Assemblyman Adam Gray, D-Merced, disagrees with the measure and says that 18 year olds are able to decide for themselves if they wish to smoke or not.
Save Lives California, a coalition between the American Heart Association, the American Lung Association in California and the American Cancer Society, came up with the idea in late 2015.
A tax on health care plans was approved by the legislature on March 14 which is when the organization decided to bring up the bill.
Republicans tried to block the action, stating that the tobacco bills “were not appropriate for a special session.” After a 48-hour stretch, the votes were collected and the bill was approved by 46-26.
Smoking cigarettes is the single largest preventable cause of death in the U.S. According to the Center for Disease Control and Prevention period. It costs more than $300 billion a year, which also includes $170 billion of medical care for many adults.

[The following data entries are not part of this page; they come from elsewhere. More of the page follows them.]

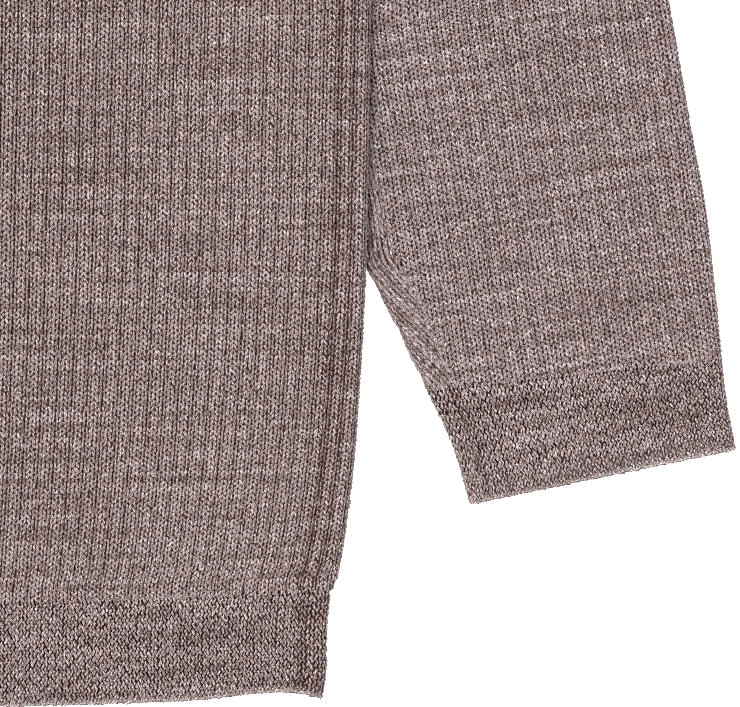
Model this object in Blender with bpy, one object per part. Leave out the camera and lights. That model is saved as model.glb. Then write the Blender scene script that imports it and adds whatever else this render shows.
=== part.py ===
"""A toddler's ribbed knit pullover, laid flat on its back with both sleeves down beside it.

Sizes and tables are in millimetres, on a layout whose origin is the middle of the hem's lower edge:
+X across the chest, +Y towards the neck, +Z up from the surface that the garment lies on. The meshes
are in metres. At the end everything moves so that the origin is under the middle of the garment's box.

The body, the sleeves and the bands are flattened tubes of knitted cloth. A piece is one wall that
follows such a tube for a part of its way round: across the upper layer, round a fold, under the lower
layer. The upper layer carries the ribs on its outer face. The inside is plain, and so is the
underside, which lies flat.
"""

import math
from collections import namedtuple

import bmesh
import bpy
import numpy as np

MM = 0.001

# Cloth
MEAN_WALL = 1.5
RIB_RISE = 0.3  # a rib's crest above the mean outer face, and its groove below it
LAYER_GAP = 0.6  # between the two layers of a flattened tube
SEAM_GAP = 0.3  # between pieces that are sewn together
BODY_RIB = 3.9
BAND_RIB = 1.86
FOLD_RADIUS = MEAN_WALL + LAYER_GAP / 2
INNER_RADIUS = LAYER_GAP / 2

# Body
SHOULDER_HEIGHT = 332.0  # from the hem to the high point of the shoulder
SHOULDER_TIP_HEIGHT = 316.0
NECK_HALF_WIDTH = 58.0
FRONT_NECK_DROP = 45.0
BACK_NECK_DROP = 15.0
NECK_ROUNDNESS = 2.2
BODY_SEAM_INSET = 7.6  # from the side fold to the side seam, on the upper layer
WRAP_GROOVE = 0.5 * BODY_SEAM_INSET  # from the side fold to the groove between the two ribs beside it
HEM_HEIGHT = 26.2
HEM_SEAM_INSET = 6.2
HEM_RISE = 4.2  # of the hem's edge, from its middle to its corner
CHEST_HALF_WIDTH = 135.0
WALE_BOW = 2.4  # how far the wales bow outward at chest height, half way to the side

# The sides of the body lie over the sleeves
OVERLAP_LIFT = 4.2
LIFT_FULL_WITHIN = 18.0  # of the side fold
LIFT_GONE_BEYOND = 45.0

# Sleeves, cuffs and neckband
SLEEVE_RIBS = 18
NECKBAND_HEIGHT = 18.0
NECKBAND_LEAN = 9.0  # how much narrower the band's free edge is, on each side
NECKBAND_SIDE_RISE = 12.0

BodyRow = namedtuple("BodyRow", "height half_width lift")
BODY_ROWS = (  # up the side fold, from the hem band to the underarm
    BodyRow(30.7, 125.9, 0.0),
    BodyRow(37.0, 127.3, 0.0),
    BodyRow(57.0, 130.1, 0.0),
    BodyRow(84.5, 132.3, 0.0),
    BodyRow(108.0, 133.5, 1.0),
    BodyRow(187.0, CHEST_HALF_WIDTH, 1.0),
    BodyRow(209.5, CHEST_HALF_WIDTH, 0.0),
)

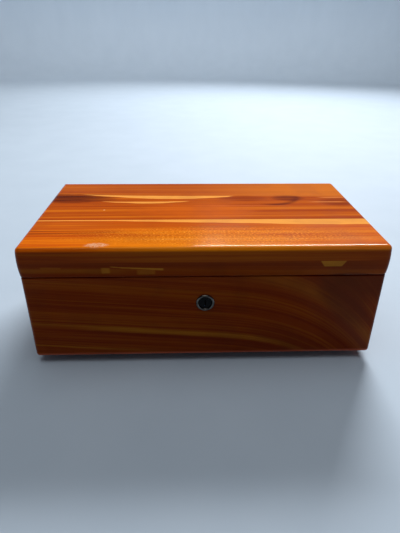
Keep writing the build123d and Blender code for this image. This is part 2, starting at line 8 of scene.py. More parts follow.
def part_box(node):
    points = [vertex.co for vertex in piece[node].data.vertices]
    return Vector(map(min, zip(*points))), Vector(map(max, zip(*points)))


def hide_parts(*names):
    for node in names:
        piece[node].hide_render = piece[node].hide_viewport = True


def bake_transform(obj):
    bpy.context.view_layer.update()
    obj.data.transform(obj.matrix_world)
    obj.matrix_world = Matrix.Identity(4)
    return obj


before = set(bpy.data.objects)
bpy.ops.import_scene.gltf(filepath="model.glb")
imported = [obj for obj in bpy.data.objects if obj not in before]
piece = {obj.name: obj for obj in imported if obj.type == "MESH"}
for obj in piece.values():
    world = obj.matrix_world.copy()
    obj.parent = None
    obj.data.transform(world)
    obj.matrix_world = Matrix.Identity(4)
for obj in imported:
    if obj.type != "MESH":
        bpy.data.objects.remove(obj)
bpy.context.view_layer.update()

# The front panel of the case
# One flat-sawn cedar board, 9.5 mm thick, with the lock through its middle. Its rings rise to the
# left and dive past a knot on the right. Its outside is lacquered amber and its inner face is bare.

millimetre = 0.001


class Field:
    """A number that varies over a piece. Arithmetic on fields adds the nodes that work it out."""

    def __init__(self, finish, socket):
        self.finish = finish
        self.socket = socket

    def math(self, operation, other=0.0):
        """This field and another one, or a number, put through one step of arithmetic."""
        return self.finish.field("Math", {0: self, 1: other}, operation=operation)

    def __add__(self, other):
        return self.math("ADD", other)

    def __sub__(self, other):
        return self.math("SUBTRACT", other)

    def __mul__(self, other):
        return self.math("MULTIPLY", other)

    def __truediv__(self, other):
        return self.math("DIVIDE", other)

    def __rsub__(self, other):
        return self * -1.0 + other

    __radd__ = __add__
    __rmul__ = __mul__

    def rise(self, low, high):
        """0 up to low and 1 from high on, with a smooth step between them."""
        ends = {"Value": self, "From Min": low, "From Max": high}
        return self.finish.field("MapRange", ends, interpolation_type="SMOOTHSTEP")

    def within(self, low, high, soft):
        """1 from low to high, fading to 0 over soft on both sides."""
        return self.rise(low - soft, low + soft) * (1 - self.rise(high - soft, high + soft))

    def line(self, *points):
        """The height, at this place, of a smooth line through points of (place, height)."""
        places = [point[0] for point in points]
        heights = [point[1] for point in points]
        low, high = min(heights), max(heights)
        ends = {"Value": self, "From Min": places[0], "From Max": places[-1]}
        share = self.finish.field("MapRange", ends)
        node = self.finish.nodes.new("ShaderNodeFloatCurve")
        curve = node.mapping.curves[0]
        for number, (place, height) in enumerate([points[0], points[-1], *points[1:-1]]):
            across = (place - places[0]) / (places[-1] - places[0])
            up = (height - low) / (high - low)
            if number < 2:
                curve.points[number].location = (across, up)
            else:
                curve.points.new(across, up)
        node.mapping.update()
        self.finish.feed(node.inputs["Value"], share)
        return Field(self.finish, node.outputs[0]) * (high - low) + low


class Finish:
    """A node material, mixed one step at a time on places in the piece's own millimetres."""

    def __init__(self, name):
        self.material = bpy.data.materials.new(name)
        self.material.use_nodes = True
        self.nodes = self.material.node_tree.nodes
        self.shader = self.nodes["Principled BSDF"]
        metres = self.nodes.new("ShaderNodeTexCoord").outputs["Object"]
        axes = self.nodes.new("ShaderNodeSeparateXYZ")
        self.feed(axes.inputs[0], metres)
        self.x, self.y, self.z = [Field(self, axis) / millimetre for axis in axes.outputs]

    def feed(self, socket, value):
        """Link a field or an output to a socket, or set the socket's own number or colour."""
        value = getattr(value, "socket", value)
        if isinstance(value, bpy.types.NodeSocket):
            self.material.node_tree.links.new(value, socket)
        else:
            socket.default_value = value

    def field(self, kind, feeds, output=0, **settings):
        """Add a node, feed its sockets and give back one of its outputs."""
        node = self.nodes.new("ShaderNode" + kind)
        for name, value in settings.items():
            setattr(node, name, value)
        for name, value in feeds.items():
            self.feed(node.inputs[name], value)
        return Field(self, node.outputs[output])

    def spot(self, across, along, up):
        """Three numbers as one place."""
        return self.field("CombineXYZ", {0: across, 1: along, 2: up})

    def cells(self, size):
        """The place in the piece, counted in cells that are size mm wide."""
        return self.spot(self.x / size, self.y / size, self.z / size)

    def noise(self, place, detail=2.0, roughness=0.5):
        """Cloudy noise, mostly 0.3 to 0.7, whose clouds are one unit of place wide."""
        feeds = {"Vector": place, "Scale": 1.0, "Detail": detail, "Roughness": roughness}
        return self.field("TexNoise", feeds)

    def mix(self, share, first, second):
        """Go from the first colour to the second as share goes from 0 to 1."""
        return self.field("Mix", {0: share, 6: first, 7: second}, output=2, data_type="RGBA")

    def tones(self, value, *stops):
        """Turn a value into a colour by a row of (value, colour) stops."""
        node = self.nodes.new("ShaderNodeValToRGB")
        ramp = node.color_ramp
        while len(ramp.elements) < len(stops):
            ramp.elements.new(0.5)
        for element, (place, colour) in zip(ramp.elements, stops):
            element.position = place
            element.color = colour
        self.feed(node.inputs[0], value)
        return Field(self, node.outputs[0])

    def settle(self, colour, roughness, height=None, depth=0.0, **plain):
        """Send the colour, the roughness and a relief of that depth in mm to the shader."""
        self.feed(self.shader.inputs["Base Color"], colour)
        self.feed(self.shader.inputs["Roughness"], roughness)
        for name, value in plain.items():
            self.feed(self.shader.inputs[name.replace("_", " ")], value)
        if height is not None:
            feeds = {"Height": height, "Distance": depth * millimetre}
            self.feed(self.shader.inputs["Normal"], self.field("Bump", feeds))
        return self.material


def paint(red, green, blue):
    """A colour written as screen values from 0 to 255, as the linear values that a socket takes."""
    shares = np.array([red, green, blue]) / 255
    linear = np.where(shares <= 0.04045, shares / 12.92, ((shares + 0.055) / 1.055) ** 2.4)
    return (*linear.tolist(), 1.0)


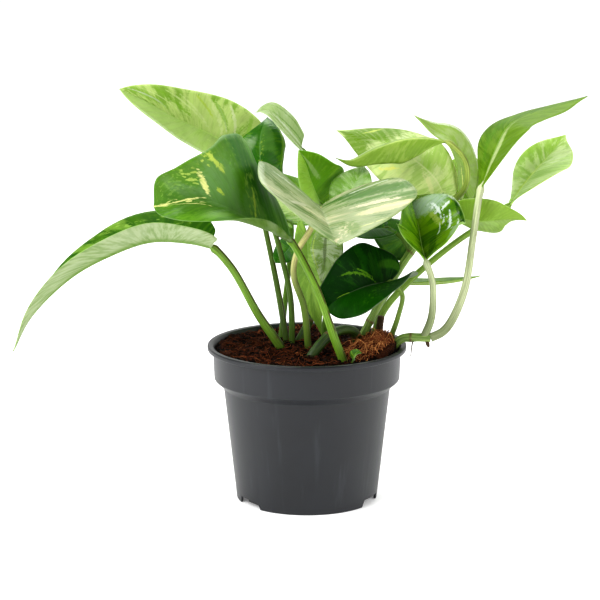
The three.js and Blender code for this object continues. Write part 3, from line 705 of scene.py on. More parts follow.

The chemicals used in many tobacco products include acetone, an ingredient that is used in nail polish remover; carbon monoxide, a chemical released in car exhaust fumes; and lead, which is found in batteries.
Unlike cigarettes, e-cigarettes do not contain tobacco, but still contain nicotine and other harmful chemicals. Some e-cigarette products contain nearly the same chemicals as a cigarette. They include formaldehyde, a proven toxin.
Nancy Medina, a psychology major at GCC, says that it’s a good thing to raise the age from 18 to 21. “I do think lawmakers should raise the limit age because I think cigarettes are way worse than alcohol and 18 eighteen-year-olds are still in high school and still aren’t fully mentally stable to make huge decisions like that” Medina said.
Mathematics major Miguel Sanchez and Social Science major Kelly Quintana, both believe the bill has its perks as well as downfalls.
“It’s good in a sense that in a way, keeps the younger generation a little more away from the cigarettes. Bad in the sense that those who are like 18, 19, 20, are already addicted to cigarettes or accustomed to smoking cigarettes and they won’t be able to get them anymore and since the age might get higher, they may experience withdrawal effects, which makes matters worse for them,” Sanchez said.
“It’s a good thing cause that way, kids don’t smoke early and get health problems earlier, but it’s also a bad thing, cause if they do it earlier and they find out how disgusting and ridiculous it is, they won’t do it later on in life. I think they should just make it legal at eighteen,” Quintana added.
Additional bills approved on March 17 are: raising the licensing fee for tobacco retail stores from $100 to $250 annually; increasing e tobacco-free campuses laws for charter Charter and public schools; and expanding the ban of tobacco use into workplaces, such as gambling clubs, warehouses and workstations.
Nadia Emma, the manager at of the Mobil gas station on the corner of Mountain Street and Verdugo Road says raising the age has its pros and cons.
“The pros are that it will reduce a lot of bad things that cigarette smoking causes, like lung cancer and all that kind of stuff by raising the age.”
When it came to the con aspect, Emma included the business aspect. “The con is that it will slow down business and increase more fake I.Ds.”
Emma also claims that with California trying to raise sales tax for tobacco products, it will not only hurt businesses, but also hurt clients.
As of right now, cities approved to raise the age in buying cigarettes are San Francisco, Chicago, New York City, Kansas City and Cleveland. The only current state in the U.S. that passed the law is Hawaii.
If Gov. Brown decided to approve the bill, California will be the second state in the U.S. that has raised the age restriction to 21.
“I feel like smoking is a habit people just do because everyone else is doing it, but when they actually stop and think, ‘This is stupid, why am I doing this?’ they’ll just stop,” Quintana said.